The biggest failure of all in privatisation has of course been in electricity generation and distribution. Wholesale prices are now double what they were under Labor’s carbon tax. If that tax had remained we would now be well down the track to a sensible market based energy policy and the federal budget would be $10 b better per annum. But more of that later.

As Tim Colebatch has reported in Inside Story, electricity prices have soared 187% since 2000. He commented ‘the privatisation and deregulation of gas and electricity has failed consumers’

Professor John Quiggin put it this way in this blog ‘The case for renationalising Australia’s electricity grid’
“Most state governments have sold their electricity enterprises wholly or partly. Victoria and South Australia fully privatised their systems by the early 2000s. NSW partially privatised its network business after 2015. Queensland privatised the retail sector but maintained public ownership of the network and some electricity generation. Contrary to the hopes of the market designers, breaking up these integrated systems has delivered no benefits, while incurring huge costs rises. These costs have been on display, in dramatic form, in recent system failures in South AustraliaVictoria and Tasmania. Everyone has blamed everyone else, and no real change has emerged.

The tragedy is that all this could have been avoided if we had seized the opportunity in the 1990s to build a unified national grid, with a single authority running transmission networks and the interconnectors between them. This would still allow competition in generation, but would abandon the idea of market incentives in the provision of network services. Electricity networks are considered to be natural monopolies. Unlike other industries, where it makes sense for lots of businesses to compete and drive costs lower, the cost and importance of supplying electricity means it make sense for one business to control the market. Given this status, this authority should not be a privatised firm or even a corporatized government enterprise. Instead, it should be a statutory authority with a primary mission of delivering energy security at low cost.’

In ‘South Australia’s Electricity Problems: Jay Weatherill Should Follow the Coalition’s Example‘ in this blog, Ian McAuley also described the failure of private electricity generation and distribution in SA which led to Tom Playford nationalising the system in 1946.

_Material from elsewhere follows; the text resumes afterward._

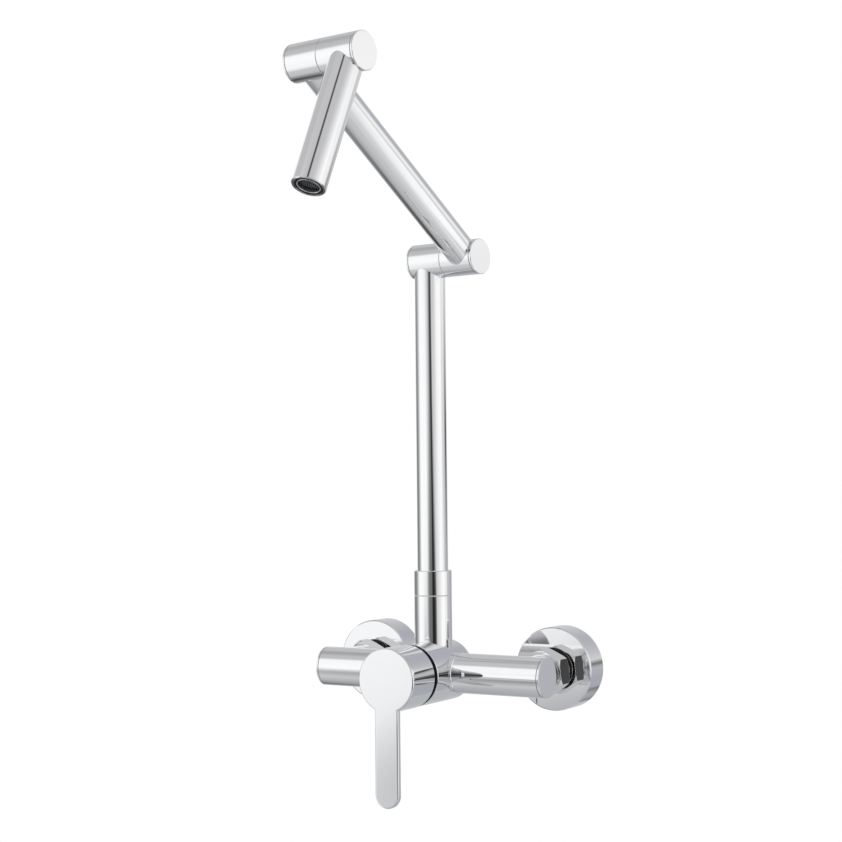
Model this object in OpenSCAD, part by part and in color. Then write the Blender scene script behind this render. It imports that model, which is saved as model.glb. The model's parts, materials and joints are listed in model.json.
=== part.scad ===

In light of the clear failures of privatisation and the terms of those privatisations, Rod Sims, has warned that ‘privatisation is costing consumers and damaging economic reform’. He added ‘Poorly regulated privatisations are driving up prices and have little to do with economic reform. … This situation is getting worse and as the main concern of governments with privatisation, is maximising proceeds from the sale … a sharp uppercut is needed. … Privatisation is increasing prices. … Very bad reform implementation of privatisation has been a big part of the current backlash against any economic reform.’

Whilst conservative and neoliberal ideologues refuse to face the facts, the public clearly understands that privatisation of public utilities that are natural monopolies is unacceptable. Essential Report in February 2015 reported in its public polling as follows:

Question: Do you agree with the following statements about privatisation of government-owned assets like electricity, water, rail, ports, etc.?

Total Agree Total Disagree
Selling off public utilities to private companies will help the economy 25% 53%
Privatization mainly benefits the corporate sector 70% 13%
Utilities like water and power suppliers are too important to be sold off 72% 13%
Private companies can run public utilities more efficiently than governments 36% 39%
Privatization means more competition which benefits consumers 33% 49%
Private companies deliver better quality services than government-run organizations 33% 46%
Prices always increase more when services are privatized 70% 13%

Clearly privatisation is running into serious headwinds. Ideology is winning out over public interest. And voters are showing very clearly that they are not attracted at all to the privatisation of many public utilities.

The business, political and media elites are just not listening.